Strangely I never had any mouse problem under linux for ages, but the only windows computer -alas- under my management lost the ability to use any USB devices a long time ago. USB still works when the machine's running Linux, so the hardware is fine; the USB hardware is still listed in the "hardware manager", but for some reason, USB keys, mice, etc simply aren't anywhere to be seen.

Generally speaking, I almost never have any problem under Linux that I can't solve in a couple of minutes -- except a major hard drive crash maybe. Windows remain, OTOH, a complete mystery most of the time. So it definitely is a familiarity problem. Sometimes, I may fall down to the mantra that "windows is total, utter shite". But I'm reasonable enough to understand that it's just me who just got completely unfamiliar and uneasy with it.

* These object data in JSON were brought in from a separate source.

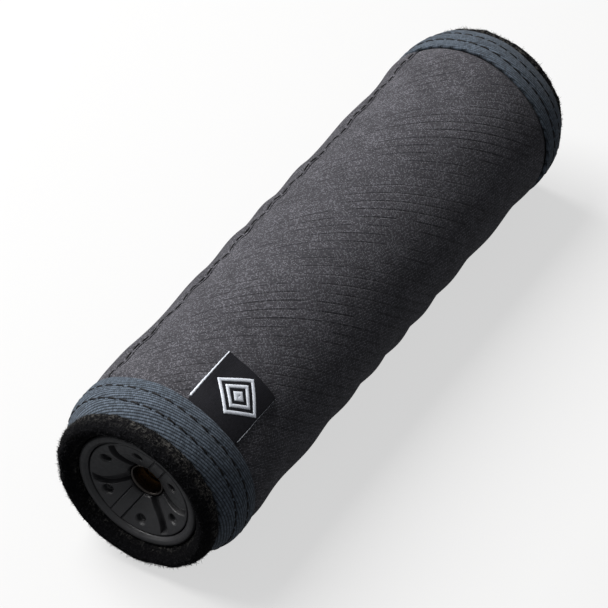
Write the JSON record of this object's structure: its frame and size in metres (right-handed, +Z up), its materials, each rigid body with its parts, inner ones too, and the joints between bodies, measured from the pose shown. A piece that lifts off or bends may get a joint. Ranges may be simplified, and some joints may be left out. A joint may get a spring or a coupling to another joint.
{
  "type": "padded tube sleeve on a solid round core",
  "caption": "Padded fabric heat sleeve with felt lining, stitched tape bands and a folded label, on a solid cylindrical display core that slides out of it.",
  "frame": {"origin": "on the floor under the middle of the sleeve, bottom centre of the object's box", "axes": "+Y along the sleeve from the end with the core's face and the label to the plain end, +Z up, +X to the right seen from the face end"},
  "size_m": [0.0572, 0.2032, 0.0569],
  "materials": {
    "felt": "thick black needled felt with a fuzzy rolled edge",
    "shell_cloth": "charcoal twill, matte with a fine fleck",
    "tape": "slate blue-black twill tape",
    "black_thread": "black sewing thread",
    "label_cloth": "black woven damask, slight satin sheen",
    "white_thread": "white woven thread",
    "black_metal": "black oxide, satin",
    "brass": "warm satin brass",
    "steel": "bright turned steel"
  },
  "bodies": {
    "sleeve": {"felt_lining": "felt", "outer_shell": "shell_cloth", "near_band": "tape", "near_band_thread_inner": "black_thread", "near_band_thread_outer": "black_thread", "far_band": "tape", "far_band_thread_inner": "black_thread", "far_band_thread_outer": "black_thread", "near_band_overlap": "tape", "far_band_overlap": "tape", "side_seam_fold": "shell_cloth", "side_seam_thread": "black_thread", "label_tail": "label_cloth"},
    "label": {"label_flap": "label_cloth", "label_motif": "white_thread"},
    "core": {"front_rim": "black_metal", "face_disc": "black_metal", "core_blank": "black_metal", "hub_collar": "steel", "hub_washer": "brass", "hub_plug": "black_metal", "rear_cap": "black_metal"}
  },
  "joints": [
    {"name": "core_slide", "type": "slide", "parent": "sleeve", "child": "core", "axis": [0, 1, 0], "range_m": [0, 0.21]},
    {"name": "label_hinge", "type": "hinge", "parent": "sleeve", "child": "label", "pos_m": [0.01606, -0.0819, 0.05211], "axis": [0.829, 0, -0.5592], "range_deg": [0, 75]}
  ]
}
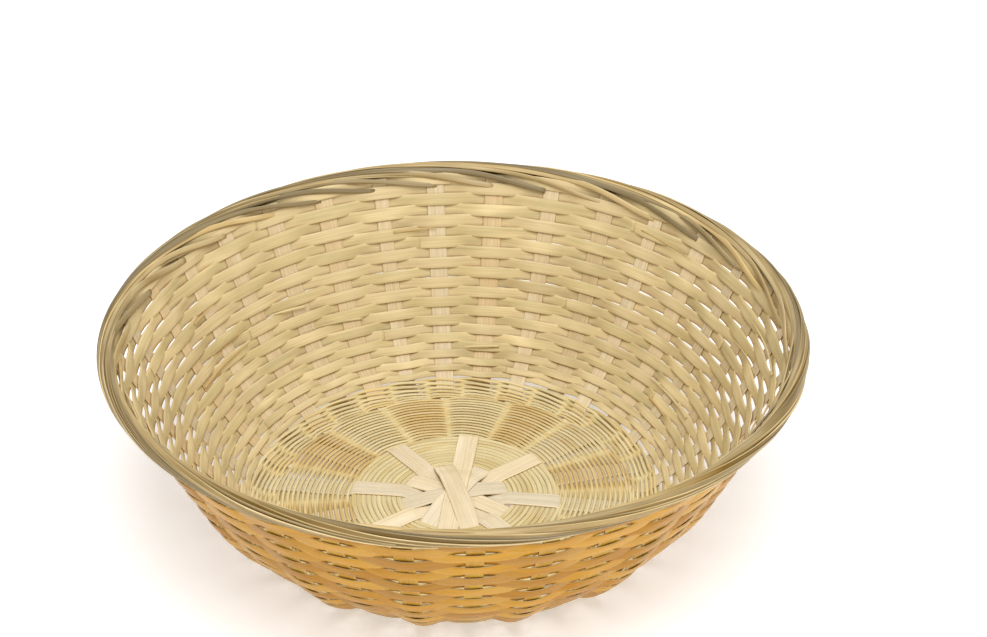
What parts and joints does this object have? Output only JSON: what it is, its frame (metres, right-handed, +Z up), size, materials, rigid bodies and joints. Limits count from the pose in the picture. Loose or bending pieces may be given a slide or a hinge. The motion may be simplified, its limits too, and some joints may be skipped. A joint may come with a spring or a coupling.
{
  "type": "woven bamboo bowl basket",
  "caption": "Round open bowl basket of flat split bamboo, with a star-woven base, a plain-woven flaring wall and a rolled border, for bread or fruit.",
  "frame": {"origin": "centre of the base on the surface that the basket stands on", "axes": "+Z up through the open mouth; +Y and +X run along two of the long splint arms of the base"},
  "size_m": [0.3046, 0.3046, 0.094],
  "materials": {
    "split_bamboo": "satin split bamboo, pale",
    "base_strand": "satin split bamboo, straw",
    "wall_strip": "glossy bamboo skin outside, pale inside",
    "border_strand": "satin split bamboo, golden"
  },
  "bodies": {
    "root": {"base_splint_01": "split_bamboo", "base_splint_02": "split_bamboo", "base_splint_03": "split_bamboo", "base_splint_04": "split_bamboo", "base_splint_05": "split_bamboo", "base_splint_06": "split_bamboo", "base_splint_07": "split_bamboo", "base_splint_08": "split_bamboo", "side_stake_01": "split_bamboo", "side_stake_02": "split_bamboo", "side_stake_03": "split_bamboo", "side_stake_04": "split_bamboo", "side_stake_05": "split_bamboo", "side_stake_06": "split_bamboo", "side_stake_07": "split_bamboo", "side_stake_08": "split_bamboo", "side_stake_09": "split_bamboo", "side_stake_10": "split_bamboo", "side_stake_11": "split_bamboo", "side_stake_12": "split_bamboo", "side_stake_13": "split_bamboo", "side_stake_14": "split_bamboo", "side_stake_15": "split_bamboo", "side_stake_16": "split_bamboo", "base_inner_weaver": "base_strand", "base_twine_a": "base_strand", "base_twine_b": "base_strand", "heel_twine_a": "base_strand", "heel_twine_b": "base_strand", "wall_weaver_01": "wall_strip", "wall_weaver_02": "wall_strip", "wall_weaver_03": "wall_strip", "wall_weaver_04": "wall_strip", "wall_weaver_05": "wall_strip", "wall_weaver_06": "wall_strip", "wall_weaver_07": "wall_strip", "wall_weaver_08": "wall_strip", "wall_weaver_09": "wall_strip", "wall_weaver_10": "wall_strip", "wall_weaver_11": "wall_strip", "wall_weaver_12": "wall_strip", "wall_weaver_13": "wall_strip", "wall_weaver_14": "wall_strip", "wall_weaver_15": "wall_strip", "wall_weaver_16": "wall_strip", "wall_weaver_17": "wall_strip", "wall_weaver_18": "wall_strip", "wall_weaver_19": "wall_strip", "wall_weaver_20": "wall_strip", "wall_weaver_21": "wall_strip", "border_core": "border_strand", "border_strands": "border_strand"}
  },
  "joints": []
}
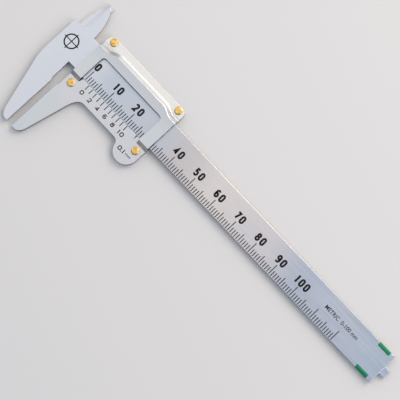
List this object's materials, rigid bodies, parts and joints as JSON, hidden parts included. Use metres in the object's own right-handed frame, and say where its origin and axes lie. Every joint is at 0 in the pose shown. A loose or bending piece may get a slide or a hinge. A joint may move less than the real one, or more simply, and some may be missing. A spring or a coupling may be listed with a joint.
{
  "type": "vernier caliper",
  "caption": "Sheet-metal pocket vernier caliper: a slider with outside and inside jaws and a depth rod runs on a graduated beam with an end stop.",
  "frame": {"origin": "middle of the whole caliper seen from above, at rest, on the surface it lies on", "axes": "+X along the beam from the fixed jaw to the end stop, +Y from the outside jaws to the inside jaws, +Z out of the graduated face"},
  "size_m": [0.1592, 0.0526, 0.0035],
  "materials": {
    "stainless": "satin",
    "brass": "satin",
    "spring_bronze": "satin",
    "green_plastic": "moulded"
  },
  "bodies": {
    "beam": {"beam_with_fixed_jaw": "stainless", "end_stop_clip": "green_plastic"},
    "slider": {"slider_front_plate": "stainless", "slider_back_plate": "stainless", "depth_rod": "stainless", "leaf_spring": "spring_bronze", "rivet_upper_near": "brass", "rivet_upper_far": "brass", "rivet_lower_near": "brass", "rivet_lower_far": "brass", "depth_rod_pin_1": "stainless", "depth_rod_pin_2": "stainless"}
  },
  "joints": [
    {"name": "slider_travel", "type": "slide", "parent": "beam", "child": "slider", "axis": [1, 0, 0], "range_m": [-0.0024, 0.1001]}
  ]
}
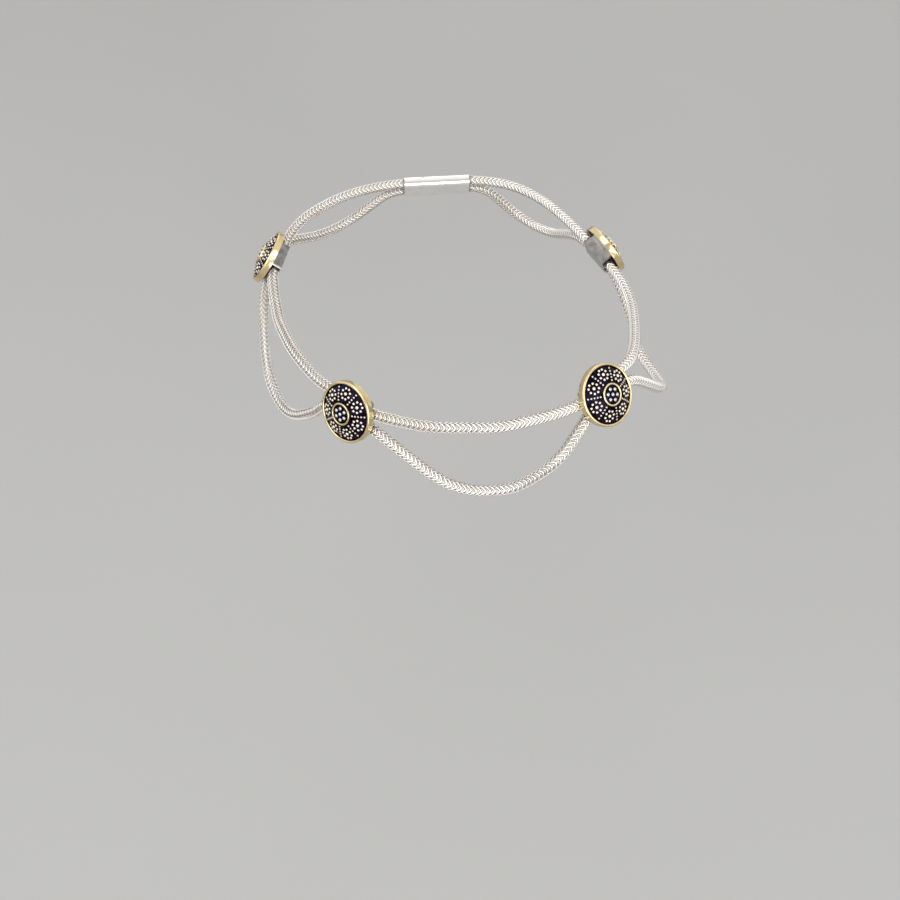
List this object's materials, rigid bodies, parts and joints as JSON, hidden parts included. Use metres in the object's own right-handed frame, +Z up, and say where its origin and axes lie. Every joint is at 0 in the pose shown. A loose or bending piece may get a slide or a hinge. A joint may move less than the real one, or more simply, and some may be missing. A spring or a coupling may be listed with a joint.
{
  "type": "anklet",
  "caption": "Anklet of woven silver chain, taut above and hanging in festoons below, joined by round gold-rimmed medallions with dark granulated faces.",
  "frame": {"origin": "centre of the ankle hollow, at the height of the medallions", "axes": "+Z up along the leg, -Y the front of the ankle that the picture shows, +X to the viewer's right"},
  "size_m": [0.0947, 0.0886, 0.0296],
  "materials": {
    "gold": "polished pale yellow gold",
    "blackened_silver": "oxidised silver, near black in the recesses and bright on the granules",
    "woven_silver": "bright white woven silver wire",
    "clasp_silver": "polished silver with fine wear marks"
  },
  "bodies": {
    "root": {"bezel_1": "gold", "bezel_2": "gold", "bezel_3": "gold", "bezel_4": "gold", "face_1": "blackened_silver", "face_2": "blackened_silver", "face_3": "blackened_silver", "face_4": "blackened_silver", "centre_ring_1": "gold", "centre_ring_2": "gold", "centre_ring_3": "gold", "centre_ring_4": "gold", "upper_chain_1": "woven_silver", "upper_chain_2": "woven_silver", "upper_chain_3": "woven_silver", "upper_chain_4": "woven_silver", "upper_chain_5": "woven_silver", "lower_chain_1": "woven_silver", "lower_chain_2": "woven_silver", "lower_chain_3": "woven_silver", "lower_chain_4": "woven_silver", "lower_chain_5": "woven_silver", "clasp": "clasp_silver"}
  },
  "joints": []
}
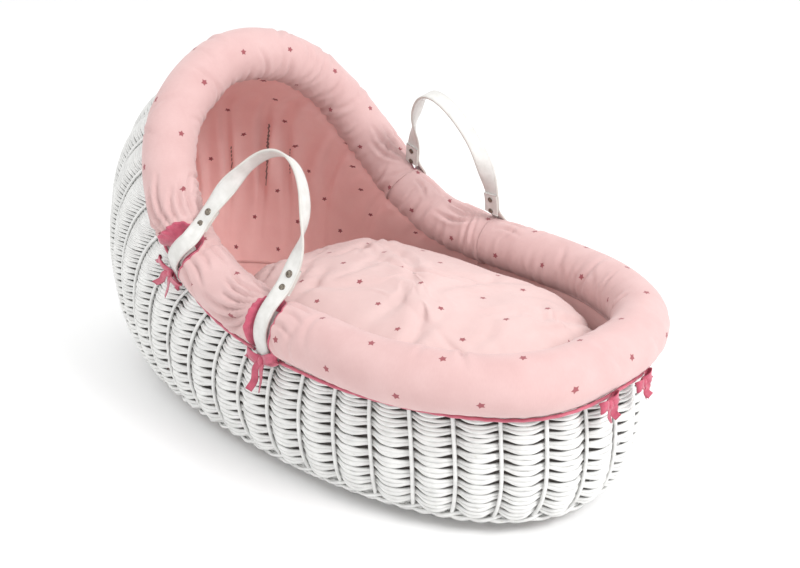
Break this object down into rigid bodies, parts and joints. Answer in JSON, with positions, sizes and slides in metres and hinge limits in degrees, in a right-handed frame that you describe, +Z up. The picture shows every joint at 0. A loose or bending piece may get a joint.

> Every issue I had was literally a major configuration issue.

That's quite surprising, since I hardly met any machine since 2003 where one of the common live-CDs wouldn't boot to a workable state out of the box.

1 comments

That's quite surprising, since I hardly met any machine since 2003 where one of the common live-CDs wouldn't boot to a workable state out of the box.

Bizarrely, I was able to live-CD boot to my newer machine fine. I even ran Ubuntu as my main OS for about 3 months until there was something I needed to do that wouldn't run under Wine. It worked "ok".

- I needed to reboot it 3 or 4 times a day because the sound would just stop working for no reason I was ever able to resolve.

- I could never get it to use the native resolution of my monitors. I suspect it was driver issues with my perfectly normal nvidia card.

- Video playback, flash, etc. all ran unacceptably slow.

To be honest, I'm willing to accept that not everything will "just work" perfectly out of the box. But if it takes me longer than a 2 or 3 hours to resolve a minor issue, I'm done.

One thing that still befuddles me to this day is the plethora of perfectly earnest looking GUI configuration odds and ends in Ubuntu which seem to have virtually no effect. Anything that I was able to resolve had to be done by opening up an xterm and editing some config file someplace (which usually wasn't in the place pointed to by most of the online help I could find).

I'm honestly interested in what problems people have under Windows or OS X that drives them to Linux. I hear a lot about insurmountable issues with these OSs, hardware that won't work or whatever. But I've almost never had an issue I couldn't resolve by downloading the correct driver for the device, clicking setup.exe and rebooting. The few times I couldn't it was because the hardware was bad.

(though there was one time I was trying to get bluetooth to work on a laptop I had, I did the above, but it borked the machine and I got a bluescreen. 30 minutes of googling gave me the magic incantations to fix it and get me back up and running...turns out the laptop was one of the submodels that didn't actually have bluetooth hardware...meh)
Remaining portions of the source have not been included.